> _DATASET EXTRACT_
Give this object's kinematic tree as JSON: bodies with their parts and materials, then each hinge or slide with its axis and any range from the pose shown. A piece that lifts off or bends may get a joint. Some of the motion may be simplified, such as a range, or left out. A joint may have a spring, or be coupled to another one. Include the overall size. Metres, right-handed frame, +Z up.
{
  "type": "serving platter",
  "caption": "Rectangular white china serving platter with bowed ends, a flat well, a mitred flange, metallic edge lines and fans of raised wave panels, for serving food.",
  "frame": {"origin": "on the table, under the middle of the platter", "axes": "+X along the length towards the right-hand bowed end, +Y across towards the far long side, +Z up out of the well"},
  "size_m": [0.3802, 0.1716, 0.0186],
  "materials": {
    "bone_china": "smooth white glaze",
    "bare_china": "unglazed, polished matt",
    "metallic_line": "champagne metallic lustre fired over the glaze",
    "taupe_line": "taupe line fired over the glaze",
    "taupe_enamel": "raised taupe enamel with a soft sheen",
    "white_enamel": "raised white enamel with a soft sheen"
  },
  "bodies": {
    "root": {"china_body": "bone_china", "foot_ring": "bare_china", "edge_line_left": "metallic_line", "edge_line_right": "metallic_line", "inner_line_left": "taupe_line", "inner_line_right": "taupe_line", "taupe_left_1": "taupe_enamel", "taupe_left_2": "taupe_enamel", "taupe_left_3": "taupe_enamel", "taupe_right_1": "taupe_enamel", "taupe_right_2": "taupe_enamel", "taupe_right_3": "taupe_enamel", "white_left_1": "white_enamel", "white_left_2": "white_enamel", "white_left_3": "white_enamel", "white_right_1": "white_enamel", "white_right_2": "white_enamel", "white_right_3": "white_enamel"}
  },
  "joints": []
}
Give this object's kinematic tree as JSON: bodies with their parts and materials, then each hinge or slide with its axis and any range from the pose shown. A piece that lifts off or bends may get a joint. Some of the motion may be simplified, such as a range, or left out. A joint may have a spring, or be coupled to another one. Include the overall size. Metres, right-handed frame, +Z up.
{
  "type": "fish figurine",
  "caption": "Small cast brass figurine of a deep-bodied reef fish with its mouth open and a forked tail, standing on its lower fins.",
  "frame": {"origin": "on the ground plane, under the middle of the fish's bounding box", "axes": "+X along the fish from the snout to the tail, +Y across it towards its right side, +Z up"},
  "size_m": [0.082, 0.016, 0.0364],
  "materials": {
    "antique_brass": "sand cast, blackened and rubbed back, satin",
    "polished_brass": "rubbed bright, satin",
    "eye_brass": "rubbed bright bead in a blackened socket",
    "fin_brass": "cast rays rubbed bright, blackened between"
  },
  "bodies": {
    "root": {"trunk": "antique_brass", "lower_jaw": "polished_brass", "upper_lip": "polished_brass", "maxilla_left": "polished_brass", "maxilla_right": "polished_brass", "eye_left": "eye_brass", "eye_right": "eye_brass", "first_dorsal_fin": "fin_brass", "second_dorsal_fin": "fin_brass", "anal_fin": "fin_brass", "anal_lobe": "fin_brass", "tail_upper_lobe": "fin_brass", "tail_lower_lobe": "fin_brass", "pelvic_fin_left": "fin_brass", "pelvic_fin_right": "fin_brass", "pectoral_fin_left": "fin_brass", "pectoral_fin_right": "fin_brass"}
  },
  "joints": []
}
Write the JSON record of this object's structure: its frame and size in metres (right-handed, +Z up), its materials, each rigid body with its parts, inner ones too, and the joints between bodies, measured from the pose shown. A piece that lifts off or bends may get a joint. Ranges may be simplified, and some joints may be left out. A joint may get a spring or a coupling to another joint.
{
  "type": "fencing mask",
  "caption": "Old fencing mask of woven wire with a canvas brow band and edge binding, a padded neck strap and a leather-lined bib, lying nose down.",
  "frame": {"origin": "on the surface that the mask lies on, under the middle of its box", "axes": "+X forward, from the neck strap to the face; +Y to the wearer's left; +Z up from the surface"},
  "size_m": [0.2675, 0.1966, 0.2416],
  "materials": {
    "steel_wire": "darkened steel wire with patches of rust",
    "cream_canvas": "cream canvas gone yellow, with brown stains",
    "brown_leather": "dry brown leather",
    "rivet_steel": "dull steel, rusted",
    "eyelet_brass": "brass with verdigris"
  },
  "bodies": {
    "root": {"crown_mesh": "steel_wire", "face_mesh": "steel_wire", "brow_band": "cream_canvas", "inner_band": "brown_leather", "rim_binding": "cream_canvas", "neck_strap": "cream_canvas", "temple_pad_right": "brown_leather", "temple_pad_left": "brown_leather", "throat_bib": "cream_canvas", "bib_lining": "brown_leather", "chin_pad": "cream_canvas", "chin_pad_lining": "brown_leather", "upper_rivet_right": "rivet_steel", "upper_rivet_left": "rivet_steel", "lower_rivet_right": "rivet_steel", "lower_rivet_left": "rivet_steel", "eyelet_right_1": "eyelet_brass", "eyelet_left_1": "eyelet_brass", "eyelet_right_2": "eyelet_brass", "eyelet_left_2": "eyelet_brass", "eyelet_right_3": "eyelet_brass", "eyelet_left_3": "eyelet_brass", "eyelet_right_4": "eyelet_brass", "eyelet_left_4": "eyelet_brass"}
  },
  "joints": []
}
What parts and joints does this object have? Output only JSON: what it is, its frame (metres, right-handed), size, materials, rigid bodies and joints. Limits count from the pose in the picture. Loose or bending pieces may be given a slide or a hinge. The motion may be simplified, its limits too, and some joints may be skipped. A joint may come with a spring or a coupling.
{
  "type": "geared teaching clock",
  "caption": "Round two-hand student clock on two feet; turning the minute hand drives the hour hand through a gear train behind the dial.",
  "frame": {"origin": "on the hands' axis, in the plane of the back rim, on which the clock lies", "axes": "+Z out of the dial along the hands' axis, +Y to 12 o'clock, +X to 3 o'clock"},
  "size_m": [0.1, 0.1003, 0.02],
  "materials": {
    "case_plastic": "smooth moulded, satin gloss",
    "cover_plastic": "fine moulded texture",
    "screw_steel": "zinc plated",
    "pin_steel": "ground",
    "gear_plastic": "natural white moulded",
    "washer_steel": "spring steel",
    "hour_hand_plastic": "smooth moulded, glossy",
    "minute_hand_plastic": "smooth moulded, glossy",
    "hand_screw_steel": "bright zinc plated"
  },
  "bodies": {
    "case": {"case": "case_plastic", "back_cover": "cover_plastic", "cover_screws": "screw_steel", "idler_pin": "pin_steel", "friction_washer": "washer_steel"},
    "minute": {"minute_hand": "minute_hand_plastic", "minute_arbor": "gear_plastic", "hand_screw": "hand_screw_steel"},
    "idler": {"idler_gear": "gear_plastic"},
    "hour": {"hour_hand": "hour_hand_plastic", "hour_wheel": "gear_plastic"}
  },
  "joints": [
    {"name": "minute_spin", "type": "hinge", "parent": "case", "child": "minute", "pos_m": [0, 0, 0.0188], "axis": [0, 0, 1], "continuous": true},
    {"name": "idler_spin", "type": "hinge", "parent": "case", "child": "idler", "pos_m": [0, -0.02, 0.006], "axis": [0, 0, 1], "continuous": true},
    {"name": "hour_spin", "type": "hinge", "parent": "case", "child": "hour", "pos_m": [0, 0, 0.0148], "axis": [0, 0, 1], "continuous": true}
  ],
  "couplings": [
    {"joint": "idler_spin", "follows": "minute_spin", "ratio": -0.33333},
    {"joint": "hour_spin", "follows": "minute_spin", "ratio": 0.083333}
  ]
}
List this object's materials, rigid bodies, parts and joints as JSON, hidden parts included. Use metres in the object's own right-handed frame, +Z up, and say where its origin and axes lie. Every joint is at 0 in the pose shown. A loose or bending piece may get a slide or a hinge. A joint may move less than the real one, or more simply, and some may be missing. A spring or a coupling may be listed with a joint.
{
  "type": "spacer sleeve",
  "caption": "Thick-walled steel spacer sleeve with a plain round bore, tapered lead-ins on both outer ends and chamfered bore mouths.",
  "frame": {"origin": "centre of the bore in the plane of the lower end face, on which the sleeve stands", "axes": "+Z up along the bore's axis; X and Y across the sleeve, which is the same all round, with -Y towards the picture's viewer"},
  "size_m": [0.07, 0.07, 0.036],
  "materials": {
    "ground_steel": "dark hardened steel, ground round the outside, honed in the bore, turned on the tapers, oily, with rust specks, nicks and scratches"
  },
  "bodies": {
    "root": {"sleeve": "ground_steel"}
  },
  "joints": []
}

> _EXERCISE AIM_
Output the line that contains "List this object's", followed by every later line in the listing, with no line omitted and none added.

> _TASK RESULT_
List this object's materials, rigid bodies, parts and joints as JSON, hidden parts included. Use metres in the object's own right-handed frame, +Z up, and say where its origin and axes lie. Every joint is at 0 in the pose shown. A loose or bending piece may get a slide or a hinge. A joint may move less than the real one, or more simply, and some may be missing. A spring or a coupling may be listed with a joint.
{
  "type": "spacer sleeve",
  "caption": "Thick-walled steel spacer sleeve with a plain round bore, tapered lead-ins on both outer ends and chamfered bore mouths.",
  "frame": {"origin": "centre of the bore in the plane of the lower end face, on which the sleeve stands", "axes": "+Z up along the bore's axis; X and Y across the sleeve, which is the same all round, with -Y towards the picture's viewer"},
  "size_m": [0.07, 0.07, 0.036],
  "materials": {
    "ground_steel": "dark hardened steel, ground round the outside, honed in the bore, turned on the tapers, oily, with rust specks, nicks and scratches"
  },
  "bodies": {
    "root": {"sleeve": "ground_steel"}
  },
  "joints": []
}